Cerita ini tak pernah penulis ingat-ingat dan ceritakan lagi kepada siapapun. Pada saat semester 2, suatu waktu penulis berjalan menyusuri trotoar jalan Soekarno-Hatta, waktu itu pulang dari kampus 2 UIN Bandung, tiba-tiba ada seorang bapak-bapak lagi menghampiri penulis. Ceritanya mirip dengan cerita di atas. Bapak ini menawarkan jam tangan kepada penulis. Penulis waktu itu sejenak terdiam. Namun, mengingat di tangan sudah ada jam tangan juga, akhirnya penulis berusaha meyakinkan kepada bapak tadi bahwa penulis sedang tidak memerlukan jam yang ditawarkannya tersebut.

Dengan motor bebeknya, Bapak tersebut akhirnya pergi menjauhi penulis. Penulis pun berjalan kembali menyusuri trotoar. Namun penulis teringat kembali cerita bapak-bapak yang menjual jam tangan yang pertama dan kedua barusan. Dalam pikiran penulis, sempat terpikir jangan-jangan penulis wakti itu kena tipu. Pasalnya, pola bapak-bapak tersebut dalam menjual jam tangannya hampir sama. Seperti meminta belas kasihan supaya orang mau membeli jam tangannya. Tapi yasudahlah yang penting niat penulis saat itu bisa menolong beliau.

Cerita yang hampir mirip seperti kedua cerita di atas terjadi lagi untuk ketiga kalinya pada diri penulis. Namun, kali ini barang yang ingin dijualnya ialah sajadah. Saat penulis menepi sejenak di daerah Rancaekek, tiba-tiba seorang bapak-bapak menghampiri penulis menawarkan sajadah yang dibungkus plastik putih. Katanya ia tidak punya ongkos pergi ke Limbangan Garut.

“Emang habis dari mana pak?” Penulis tanya beliau.

“Bapak habis dari Cimahi, tadi dari Cimahi naik mobil ke Cibiru, dari Cibiru ke Rancaekek jalan kaki karena gak punya ongkos” Jawab si bapak.

“Ohh gitu ya...”

“Kalau masih siang mah bapak juga mau jalan kaki saja ke Limbangan, cuman kan sudah malam, hujan lagi” Lanjut si bapak menyahut.
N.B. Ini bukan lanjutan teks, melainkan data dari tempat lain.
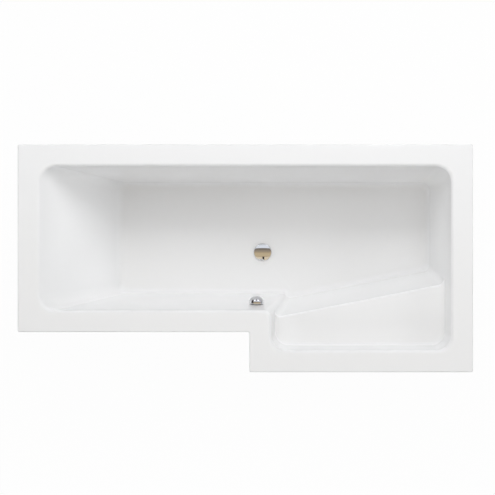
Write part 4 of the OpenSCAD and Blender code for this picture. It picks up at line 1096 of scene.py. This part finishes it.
def hex_nut(name):
    """A hexagon nut with chamfered corners on both faces."""
    corner = NUT_FLATS / 2 / cos(pi / 6)
    prism = drum(name, corner, 0, NUT_HEIGHT, 6)
    carve(prism, drum("chamfer", corner, 0, NUT_HEIGHT, 72, NUT_SLOPE), "INTERSECT")
    carve(prism, drum("bore", ROD_RADIUS + FIT, -PAST, NUT_HEIGHT + PAST, 36))
    return prism


scatter("hex_lock_nuts", hex_nut("nut_one"), "lock_nuts")

# %% [markdown]
# A threaded rod is a core with a ridge wound round it. Geometry Nodes make both: a cylinder
# for the core, and a spiral swept with a small square on its corner for the ridge. The spiral's
# normals are set upright, or the square would slowly twist on its way and the crest would come
# and go. The crest is at the rod's radius, so the rod keeps its CAD size.

# %% Geometry Nodes: a threaded rod
RIDGE = 0.00088  # half the diagonal of the ridge's square

ROD, given, result = shape_group(
    "threaded_rod", {"Radius": (FLOAT, ROD_RADIUS), "Pitch": (FLOAT, 0.00175),
                     "Depth": (FLOAT, 0.0009), "Length": (FLOAT, 0.1)})
core_radius = maths(ROD, "SUBTRACT", given["Radius"], given["Depth"])
thread_length = maths(ROD, "SUBTRACT", given["Length"],
                      maths(ROD, "MULTIPLY", given["Pitch"], 2.0))
turns = maths(ROD, "DIVIDE", thread_length, given["Pitch"])
core = add_node(ROD, "GeometryNodeMeshCylinder",
                {"Vertices": 32, "Radius": core_radius, "Depth": given["Length"]})
spiral = add_node(ROD, "GeometryNodeCurveSpiral",
                  {"Resolution": 20, "Rotations": turns, "Start Radius": core_radius,
                   "End Radius": core_radius, "Height": thread_length})
drop = add_node(ROD, "ShaderNodeCombineXYZ", {"Z": maths(ROD, "MULTIPLY", thread_length, -0.5)})
centred = add_node(ROD, "GeometryNodeTransform",
                   {"Geometry": spiral["Curve"], "Translation": drop["Vector"]})
upright = add_node(ROD, "GeometryNodeSetCurveNormal", {"Curve": centred["Geometry"]},
                   mode="Z_UP")
ridge = add_node(ROD, "GeometryNodeCurvePrimitiveCircle", {"Resolution": 4, "Radius": RIDGE})
wound = add_node(ROD, "GeometryNodeCurveToMesh",
                 {"Curve": upright["Curve"], "Profile Curve": ridge["Curve"],
                  "Fill Caps": True})
both = add_node(ROD, "GeometryNodeJoinGeometry", {"Geometry": core["Mesh"]})
feed(ROD, both[0].node, {"Geometry": wound["Mesh"]})
give_out(ROD, both["Geometry"], given["Material"], result)


# %% Wind the rods
def threaded_rod(node, body):
    """The rod of one foot, centred on its CAD box."""
    low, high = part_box(node)
    made = new_object(f"{node}_threaded", bpy.data.meshes.new(node), BRIGHT_STEEL)
    use_group(made, ROD, {"Length": high.z - low.z, "Material": BRIGHT_STEEL})
    settle(made)
    made.data.transform(Matrix.Translation(middle((low, high))))
    smooth_by_angle(made.data, 30)
    put_on(made, body, "screw_steel", node)


# %% [markdown]
# A foot is a moulded dish that spreads the load, with a neck for the rod. Eight webs between
# neck and dish stiffen it. The dish is turned, and the webs are made once and spun round it.

# %% Feet
WEBS = 8
WEB_HALF = 0.0011
NECK = ROD_RADIUS + 0.005
SOCKET_FLOOR = 0.007  # its height, on which the rod stands


def foot_pad(node, body):
    """The foot of one rod: a turned dish and neck, with webs round the neck."""
    low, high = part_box(node)
    radius = (high.x - low.x) / 2
    bore = ROD_RADIUS + FIT
    top = high.z
    profile = ([(0, 0), (radius - 0.002, 0)]
               + arc((radius - 0.002, 0.002), 0.002, -90, 0, 5)
               + arc((radius - 0.0015, 0.0035), 0.0015, 0, 70, 5)
               + [(radius - 0.007, 0.0068), (NECK + 0.004, 0.0085)]
               + arc((NECK + 0.004, 0.0125), 0.004, -90, -180, 6)
               + [(NECK, top - 0.001)]
               + arc((NECK - 0.001, top - 0.001), 0.001, 0, 90, 4)
               + [(bore, top), (bore, SOCKET_FLOOR), (0, SOCKET_FLOOR)])
    section = [(NECK - 0.001, 0.006), (radius - 0.005, 0.006), (radius - 0.0075, 0.0085),
               (NECK + 0.002, top - 0.006), (NECK - 0.001, top - 0.005)]
    centre = Matrix.Translation(((low.x + high.x) / 2, (low.y + high.y) / 2, 0))
    pad = turned(f"{node}_moulded", profile, BLACK_PLASTIC, centre, 64)
    with opened(pad.data) as work:
        for k in range(WEBS):
            turn_here = centre @ Matrix.Rotation(2 * pi * k / WEBS, 4, "Z")
            near, far = [[work.verts.new(turn_here @ Vector((r, side, z))) for r, z in section]
                         for side in (-WEB_HALF, WEB_HALF)]
            web = [work.faces.new(near), work.faces.new(list(reversed(far)))]
            for i in range(len(section)):
                j = (i + 1) % len(section)
                web.append(work.faces.new((near[j], near[i], far[i], far[j])))
            bmesh.ops.recalc_face_normals(work, faces=web)
    smooth_by_angle(pad.data)
    put_on(pad, body, "foot_plastic", node)


FEET = range(1, 6)
for i in FEET:
    threaded_rod(f"foot_rod_{i}", f"foot_{i}")
    foot_pad(f"foot_pad_{i}", f"foot_{i}")
print("feet:", len(FEET))

# %% [markdown]
# ## Studio
# A white object on white needs light with a direction, or its walls vanish. The main lamps
# are two soft boxes behind the bath, which leave its rear wall and the floor below it in
# gentle shade. Weaker ones fill from the sides and the front. For camera, mirror and glass rays
# the ground is mostly plain white, so that it looks white and a faint shadow is left.


# %% Flat shapes and direct rays
def level(across, deep, z):
    """The corners of a level rectangle, from its reach in X, its reach in Y and its height."""
    (left, right), (front, rear) = across, deep
    return [(left, front, z), (right, front, z), (right, rear, z), (left, rear, z)]


def upright_card(start, end, bottom, top):
    """The corners of an upright rectangle on the line from start to end."""
    return [(*start, bottom), (*end, bottom), (*end, top), (*start, top)]


def flat(name, corners, material):
    """A stage object with one face."""
    made = mesh_object(name, corners, [(0, 1, 2, 3)], material)
    return made


def seen_directly(tree):
    """One for camera, glossy and transmission rays, and nought for the rays that light."""
    rays = add_node(tree, "ShaderNodeLightPath")
    two = maths(tree, "ADD", rays["Is Camera Ray"], rays["Is Glossy Ray"])
    return maths(tree, "ADD", two, rays["Is Transmission Ray"], use_clamp=True)


def mix_shaders(tree, share, first, second, output):
    """Ends a tree with the first shader, and with the second by the share."""
    mixed = add_node(tree, "ShaderNodeMixShader", {"Fac": share, 1: first, 2: second})
    feed(tree, tree.nodes[output], {"Surface": mixed["Shader"]})


# %% Floor and world
GROUND_HALF = 14
GROUND_Z = -0.0003  # a hair below the feet, so that no two faces share a plane
GROUND_GLOW = 0.97  # share of plain white in what those rays see

FLOOR_WHITE = finish("floor_white", (0.82, 0.82, 0.82), 0.9,
                     sockets={"Specular IOR Level": 0.0})
tree = FLOOR_WHITE.node_tree
glow = add_node(tree, "ShaderNodeEmission", {"Color": WHITE, "Strength": 1.0})
mix_shaders(tree, maths(tree, "MULTIPLY", seen_directly(tree), GROUND_GLOW),
            tree.nodes["Principled BSDF"].outputs["BSDF"], glow["Emission"],
            "Material Output")
flat("floor", level((-GROUND_HALF, GROUND_HALF), (-GROUND_HALF, GROUND_HALF), GROUND_Z),
     FLOOR_WHITE)

world = bpy.data.worlds.new("studio")
SCENE.world = world
world.use_nodes = True
tree = world.node_tree
fill = tree.nodes["Background"]
feed(tree, fill, {"Strength": 0.0})
white = add_node(tree, "ShaderNodeBackground", {"Color": WHITE, "Strength": 1.0})
mix_shaders(tree, seen_directly(tree), fill.outputs["Background"], white["Background"],
            "World Output")

# %% Lamps
AIM = Vector((0, 0, 0.4))  # the middle of the well
LAMPS = (  # name, place, width, height and power of each rectangular lamp
    ("rear_lamp", (0, 2.0, 2.4), 2.6, 1.2, 35),
    ("rear_right_lamp", (2.4, 2.2, 2.2), 2.0, 1.6, 12),
    ("rear_ceiling_lamp", (0, 1.5, 4.2), 5.0, 2.6, 64),
    ("front_ceiling_lamp", (0, -1.6, 4.2), 5.0, 2.4, 20),
    ("front_lamp", (0, -2.4, 2.0), 2.4, 1.2, 22),
    ("right_lamp", (3.0, 0, 1.9), 2.0, 1.8, 23),
    ("left_lamp", (-3.0, 0, 1.9), 2.0, 1.8, 21))
for name, place, width, height, power in LAMPS:
    data = bpy.data.lights.new(name, "AREA")
    data.shape = "RECTANGLE"
    data.size, data.size_y = width, height
    data.energy = power
    lamp = new_object(name, data, None)
    lamp.location = place
    lamp.rotation_euler = (AIM - Vector(place)).to_track_quat("-Z", "Y").to_euler()
    lamp.visible_camera = False  # nor does a mirror see it: the cards below are for that
    lamp.visible_glossy = False
print("lamps:", len(LAMPS))

# %% [markdown]
# Polished metal shows the room around it more than its own shape. Cards that only reflections
# see stand in for that room. Overhead is a timber ceiling in brown and cream bands, which a
# domed plug gathers into stripes. Round it are the room's four pale walls. Dark cards stand for
# what was about, and two bright windows are placed where only the rounder knob can see them.

# %% Cards for the chrome
CARD_HEIGHT = 3.3
STAND_HEIGHT = CARD_HEIGHT - 0.1  # what hangs below the ceiling
CARD_HALF = 5.5  # half the width of the ceiling, and how far it reaches to the rear
ROOM_FRONT = -6.0
CEILING_BANDS = [  # how far to the rear each band of the ceiling lies, and its colour
    (ROOM_FRONT, (0.75, 0.65, 0.50)), (-1.05, (0.80, 0.68, 0.50)),
    (-0.92, (0.40, 0.29, 0.18)), (-0.80, (0.64, 0.52, 0.33)), (-0.05, (0.58, 0.46, 0.30)),
    (0.08, (0.30, 0.24, 0.17)), (0.25, (0.46, 0.38, 0.27)), (0.50, (0.26, 0.22, 0.18)),
    (0.93, (0.22, 0.19, 0.16)), (1.02, (0.90, 0.94, 1.00)), (1.85, (0.80, 0.83, 0.88)),
    (2.1, (0.45, 0.45, 0.48)), (CARD_HALF, (0.66, 0.65, 0.70))]


def card_material(name, colour):
    """A plain shining colour."""
    made = bpy.data.materials.new(name)
    made.use_nodes = True
    tree = made.node_tree
    tree.nodes.remove(tree.nodes["Principled BSDF"])
    shine = add_node(tree, "ShaderNodeEmission", {"Color": (*colour, 1)})
    feed(tree, tree.nodes["Material Output"], {"Surface": shine["Emission"]})
    return made


CEILING = card_material("timber_ceiling", (0.4, 0.3, 0.2))
tree = CEILING.node_tree
axes = add_node(tree, "ShaderNodeSeparateXYZ", {"Vector": on_object(tree)})
across = add_node(tree, "ShaderNodeMapRange", {"Value": axes["Y"],
                                               "From Min": ROOM_FRONT, "From Max": CARD_HALF})
bands = add_node(tree, "ShaderNodeValToRGB", {"Fac": across["Result"]})
ramp = bands[0].node.color_ramp.elements
while len(ramp) < len(CEILING_BANDS):
    ramp.new(1.0)
for stop, (reach, colour) in zip(ramp, CEILING_BANDS):
    stop.position = (reach - ROOM_FRONT) / (CARD_HALF - ROOM_FRONT)
    stop.color = (*colour, 1)
feed(tree, tree.nodes["Emission"], {"Color": bands["Color"]})

WALL = card_material("room_wall", (0.58, 0.565, 0.62))
DARK = card_material("dark_card", (0.035, 0.03, 0.032))
WINDOW = card_material("window_light", (2.0, 2.0, 2.0))
ROOM = [(CARD_HALF, CARD_HALF), (-CARD_HALF, CARD_HALF), (-CARD_HALF, ROOM_FRONT),
        (CARD_HALF, ROOM_FRONT)]  # its corners, which a wall joins to the next
CARDS = [("ceiling_card", level((-CARD_HALF, CARD_HALF), (ROOM_FRONT, CARD_HALF), CARD_HEIGHT),
          CEILING)]
for name, i in (("rear_wall", 0), ("front_wall", 2), ("left_wall", 1), ("right_wall", 3)):
    CARDS.append((name, upright_card(ROOM[i], ROOM[(i + 1) % 4], 0, CARD_HEIGHT), WALL))
CARDS += [
    ("camera_stand", level((0.02, 0.46), (-1.95, -0.95), STAND_HEIGHT), DARK),
    ("rear_beam", level((-0.45, 0.3), (2.1, 5.0), STAND_HEIGHT), DARK),
    ("left_screen", upright_card((-2.6, -0.8), (-2.6, 2.6), 0.75, 2.9), DARK),
    ("right_screen", upright_card((2.6, -0.6), (2.6, 0.9), 0.75, 1.3), DARK),
    ("left_window", level((-1.0, -2.6), (1.85, 4.2), STAND_HEIGHT), WINDOW),
    ("right_window", level((1.0, 2.6), (1.85, 4.2), STAND_HEIGHT), WINDOW)]
for row in CARDS:
    made = flat(*row)
    made.visible_camera = False
    made.visible_diffuse = False
    made.visible_shadow = False
    made.visible_transmission = False
print("cards:", len(CARDS), "with", len(CEILING_BANDS), "ceiling bands")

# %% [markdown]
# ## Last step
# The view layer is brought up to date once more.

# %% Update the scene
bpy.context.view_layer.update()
Waktu itu kondisinya memang sedang hujan gerimis. Penulis hanya menepi sebentar untuk memakai jas hujan. Sebenarnya, dalam hati ada niat untuk membantu bapak ini. Namun, pikiran penulis sempat dihantui pengalaman membeli jam tangan yang waktu itu merasa kena tipu. Akhirnya penulis abaikan saja tawaran si bapak tadi. Intinya takut kena tipu lagi.
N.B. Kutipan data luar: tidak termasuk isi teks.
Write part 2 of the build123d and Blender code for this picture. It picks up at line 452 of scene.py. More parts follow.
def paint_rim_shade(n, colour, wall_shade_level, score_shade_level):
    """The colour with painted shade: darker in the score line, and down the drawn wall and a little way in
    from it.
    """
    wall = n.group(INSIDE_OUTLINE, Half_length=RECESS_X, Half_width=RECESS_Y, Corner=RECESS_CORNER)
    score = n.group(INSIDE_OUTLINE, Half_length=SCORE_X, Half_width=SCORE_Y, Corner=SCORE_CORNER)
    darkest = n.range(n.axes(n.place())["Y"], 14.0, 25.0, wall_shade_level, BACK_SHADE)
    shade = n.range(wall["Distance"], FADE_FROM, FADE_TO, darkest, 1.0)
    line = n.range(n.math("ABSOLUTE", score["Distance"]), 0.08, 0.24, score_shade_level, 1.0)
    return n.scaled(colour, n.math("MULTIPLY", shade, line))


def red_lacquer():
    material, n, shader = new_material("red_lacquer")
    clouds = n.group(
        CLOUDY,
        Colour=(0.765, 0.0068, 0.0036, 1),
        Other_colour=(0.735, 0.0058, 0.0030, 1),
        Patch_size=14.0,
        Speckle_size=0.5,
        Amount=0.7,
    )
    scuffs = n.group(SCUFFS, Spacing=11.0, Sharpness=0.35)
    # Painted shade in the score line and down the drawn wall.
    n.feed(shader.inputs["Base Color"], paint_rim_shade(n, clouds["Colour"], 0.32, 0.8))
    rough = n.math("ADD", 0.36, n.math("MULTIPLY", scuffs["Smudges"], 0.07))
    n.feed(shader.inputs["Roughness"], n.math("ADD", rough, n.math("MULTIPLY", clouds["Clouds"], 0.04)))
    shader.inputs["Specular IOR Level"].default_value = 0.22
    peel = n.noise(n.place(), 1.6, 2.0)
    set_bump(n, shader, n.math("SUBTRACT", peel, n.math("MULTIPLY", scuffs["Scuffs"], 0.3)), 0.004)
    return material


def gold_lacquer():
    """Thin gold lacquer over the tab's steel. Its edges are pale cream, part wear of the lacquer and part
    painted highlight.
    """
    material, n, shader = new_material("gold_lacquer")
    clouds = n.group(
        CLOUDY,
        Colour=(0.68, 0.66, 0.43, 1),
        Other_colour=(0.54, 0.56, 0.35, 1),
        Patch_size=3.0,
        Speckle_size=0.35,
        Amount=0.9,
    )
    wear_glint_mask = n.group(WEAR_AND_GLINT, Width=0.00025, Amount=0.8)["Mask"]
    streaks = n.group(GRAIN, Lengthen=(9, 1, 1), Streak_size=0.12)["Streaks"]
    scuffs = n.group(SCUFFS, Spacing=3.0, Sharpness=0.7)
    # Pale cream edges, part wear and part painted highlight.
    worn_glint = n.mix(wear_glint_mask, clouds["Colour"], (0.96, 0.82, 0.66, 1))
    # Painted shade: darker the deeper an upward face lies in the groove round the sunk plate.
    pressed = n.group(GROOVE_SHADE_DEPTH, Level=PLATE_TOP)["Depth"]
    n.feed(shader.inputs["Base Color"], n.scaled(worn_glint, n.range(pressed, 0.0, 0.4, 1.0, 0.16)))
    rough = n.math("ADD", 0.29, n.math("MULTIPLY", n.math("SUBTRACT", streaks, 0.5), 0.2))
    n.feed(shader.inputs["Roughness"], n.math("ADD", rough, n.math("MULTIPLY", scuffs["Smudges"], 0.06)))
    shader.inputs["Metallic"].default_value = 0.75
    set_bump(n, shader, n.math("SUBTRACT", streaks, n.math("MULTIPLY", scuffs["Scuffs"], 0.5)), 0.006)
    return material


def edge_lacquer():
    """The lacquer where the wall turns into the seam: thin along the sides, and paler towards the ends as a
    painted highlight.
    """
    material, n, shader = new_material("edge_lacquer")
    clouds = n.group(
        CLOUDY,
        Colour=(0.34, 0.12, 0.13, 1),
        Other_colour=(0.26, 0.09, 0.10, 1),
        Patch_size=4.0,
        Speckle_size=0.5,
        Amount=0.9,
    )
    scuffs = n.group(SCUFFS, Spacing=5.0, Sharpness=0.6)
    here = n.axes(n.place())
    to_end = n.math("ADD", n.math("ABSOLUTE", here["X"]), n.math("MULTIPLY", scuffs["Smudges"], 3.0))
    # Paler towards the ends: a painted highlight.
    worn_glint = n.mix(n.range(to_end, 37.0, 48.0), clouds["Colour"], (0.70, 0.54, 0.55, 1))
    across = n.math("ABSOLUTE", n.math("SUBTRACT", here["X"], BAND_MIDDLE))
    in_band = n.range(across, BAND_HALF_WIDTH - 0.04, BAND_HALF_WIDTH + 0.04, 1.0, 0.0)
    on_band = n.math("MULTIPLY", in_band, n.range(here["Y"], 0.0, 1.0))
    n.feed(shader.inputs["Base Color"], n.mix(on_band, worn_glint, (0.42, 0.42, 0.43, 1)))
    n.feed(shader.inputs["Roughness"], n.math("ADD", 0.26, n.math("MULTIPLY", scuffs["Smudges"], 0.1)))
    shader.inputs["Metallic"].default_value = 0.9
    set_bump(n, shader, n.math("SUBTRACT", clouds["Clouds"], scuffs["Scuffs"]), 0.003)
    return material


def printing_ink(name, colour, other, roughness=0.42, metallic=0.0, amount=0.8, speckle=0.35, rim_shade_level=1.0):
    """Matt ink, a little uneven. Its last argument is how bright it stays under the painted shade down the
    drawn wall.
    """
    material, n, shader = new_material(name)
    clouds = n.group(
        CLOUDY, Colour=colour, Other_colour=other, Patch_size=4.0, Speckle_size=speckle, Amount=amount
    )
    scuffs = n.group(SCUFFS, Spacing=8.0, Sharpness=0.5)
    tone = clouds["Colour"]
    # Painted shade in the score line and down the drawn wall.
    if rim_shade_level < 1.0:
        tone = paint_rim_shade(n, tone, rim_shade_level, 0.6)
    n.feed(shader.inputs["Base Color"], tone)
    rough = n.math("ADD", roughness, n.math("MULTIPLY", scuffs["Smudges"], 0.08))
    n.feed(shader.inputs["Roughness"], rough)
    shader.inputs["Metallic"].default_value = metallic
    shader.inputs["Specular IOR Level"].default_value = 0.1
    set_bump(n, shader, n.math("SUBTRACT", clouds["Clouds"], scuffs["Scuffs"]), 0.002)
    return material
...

Saat hendak pergi, pikiran penulis berubah, kepikiran bahwa ini  di  penghujung Ramadan. Orang-orang di kota biasanya mudik ke kampung halamannya. Si bapak ini mungkin ingin mudik juga. Ingin melepas rindu bersama keluarganya di kampung halaman. Mungkin anak dan istrinya sedang menunggu kehadiran bapak ini.

“Ini berapa harganya pak?” Tanya penulis lagi.

“Harganya Rp.25.000 Sep

Tanpa pikir panjang, tanpa berpikir apakah penulis waktu itu ditipu lagi atau tidak, yang penting penulis bisa membantu bapak ini. Akhirnya penulis beli sajadah yang ditawarkan bapak tersebut. Mudah-mudahan bapak ini bisa segera bertemu keluarganya di sana. Bapak tersebut akhirnya pergi mencari sebuah bus yang menuju ke Garut. Penulis pun segera tancap gas melanjutkan perjalanan.
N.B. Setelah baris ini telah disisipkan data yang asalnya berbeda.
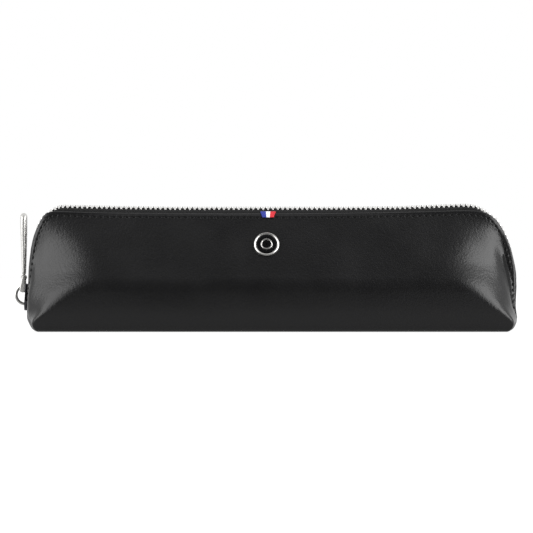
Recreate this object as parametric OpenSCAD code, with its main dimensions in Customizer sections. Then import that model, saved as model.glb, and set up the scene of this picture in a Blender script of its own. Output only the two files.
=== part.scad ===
// Slim zipped pen case: a leather body with boxed base corners, closed by a metal zip
// that climbs the left end, runs along the top and drops down the right end.
// Frame: origin at the middle of the underside, +X along the case, -Y the front, +Z up.

/* [Body] */
// Length over the leather at the two ends
body_len = 200; // [180:1:230]
// Half the width of the case at its belly
belly_half = 19.2; // [18:0.2:26]
// Height of the leather edge beside the zip
edge_h = 48; // [44:0.5:56]
// Half the gap between the two leather edges
edge_gap = 4.6; // [4.4:0.1:5.4]
// Thickness of the body leather
leather_t = 1.3; // [1:0.1:1.5]
// Height at which the wall stops being upright and starts to lean in
belly_h = 13.6; // [9:0.1:16]
// Radius of the soft bend at the belly
belly_r = 12; // [8:1:20]
// Height of the fold where the walls meet the base pan
fold_h = 6; // [5.5:0.5:7]
// Gap that lets the walls turn at that fold
fold_gap = 0.1; // [0.05:0.05:0.2]
// Radius of the turned-up ends of the base
base_end_r = 5; // [3:0.5:5]
// Radius of the long lower edges of the base
base_side_r = 2.5; // [2:0.25:4]

/* [Ends] */
// Height up to which the end edges stay upright
end_upright_h = 19; // [16:1:22]
// Radius of the gentle lean above that height
end_lean_r = 70; // [60:1:90]
// Radius of the top corners of the leather edge
corner_r = 7; // [5:0.5:9]
// Length over which a wall turns the corner at the base ears
ear_len = 7; // [6:0.5:10]
// Greatest length over which a wall curves round to the zip
sweep_len = 38; // [30:1:44]
// Length of that curve at the top edge
top_sweep_len = 20; // [14:1:26]
// Height at which the curve is longest
sweep_h = 28; // [24:1:32]

/* [Lining] */
// Thickness of the lining cloth
lining_t = 0.5; // [0.3:0.1:0.7]
// Gap between the leather and the lining of a wall
lining_gap = 0.5; // [0.5:0.1:0.8]
// Gap of the glue lines of the base board and its lining
glue_gap = 0.1; // [0.05:0.05:0.2]
// Depth below the leather edge at which the lining ends
lining_drop = 4; // [3:0.5:6]
// Thickness of the stiffening board in the base
board_t = 1.2; // [0.8:0.1:1.6]

/* [Zip] */
// Spacing of the teeth along one tape
tooth_pitch = 2; // [1.9:0.05:2.4]
// Height of a tooth through the chain
tooth_h = 2; // [1.8:0.1:2.2]
// Width of the head of a tooth
tooth_head_w = 0.86; // [0.7:0.02:0.86]
// Width of the jaws that grip the tape
tooth_jaw_w = 1.24; // [1:0.02:1.3]
// How far a head reaches past the middle of the chain
tooth_reach = 0.55; // [0.4:0.05:0.6]
// How far the jaws reach from the middle of the chain
tooth_grip = 2.2; // [2:0.05:2.3]
// Clearance between the jaws and each face of the tape
jaw_clear = 0.06; // [0.05:0.01:0.1]
// Thickness of the zip tape
tape_t = 0.5; // [0.4:0.05:0.6]
// How far the tape reaches under the leather edge
tape_tuck = 1.4; // [1:0.1:1.8]
// Height of the chain above the leather edge along the top
chain_rise = 2; // [1.6:0.1:2.4]
// Radius of the chain round the top corners
chain_r = 17; // [15:0.5:18]
// How far the chain lies inside the leather at its lower ends
chain_inset = 1.15; // [1.1:0.05:1.6]
// Angle by which the chain leans in as it climbs the ends
chain_lean = 3.5; // [3:0.25:4]
// Gap between the base leather and the lower ends of the tapes
foot_gap = 0.35; // [0.3:0.05:0.6]
// Height of the crimped stops at the ends of the chain
stop_h = 1.6; // [1.2:0.1:1.8]

/* [Slider] */
// Length of the slider
slider_len = 11; // [10:0.5:12]
// Width of the slider across its nose
slider_w = 7.6; // [7.4:0.1:8]
// Width of the slider at its tail
slider_tail_w = 6.6; // [6.4:0.1:7.2]
// Thickness of each slider plate
plate_t = 1.1; // [0.8:0.1:1.2]
// Running clearance between the slider and the chain
chain_clear = 0.25; // [0.2:0.05:0.3]
// Width of the post that parts the teeth
post_w = 1.3; // [1:0.1:1.3]
// Radius of each rounded flank of that post
post_r = 2.4; // [2:0.1:3]
// Outer radius of the bridge
bridge_r = 4.35; // [4:0.05:4.6]
// Thickness of the bridge at the top of its arch
bridge_t = 0.8; // [0.7:0.05:1]
// Width of the bridge
bridge_w = 2; // [1.6:0.1:2.4]
// How far the bridge sits from the middle of the slider, towards the tail
bridge_up = 1.1; // [0.8:0.1:1.2]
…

Di penghujung Ramadan ini, mungkin banyak orang seperti bapak tadi, untuk mudik saja belum mempunyai perbekalan yang cukup besar. Kita mungkin juga tidak pernah tahu berapa banyak orang yang membutuhkan bantuan tersebut. Akan tetapi, di penghujung Ramadan ini, tugas kita adalah membantu sesuai dengan kemampuan kita kepada orang-orang yang membutuhkannya. Siapa tahu berkah di penghujung Ramadan dapat mengalir ke dalam diri kita.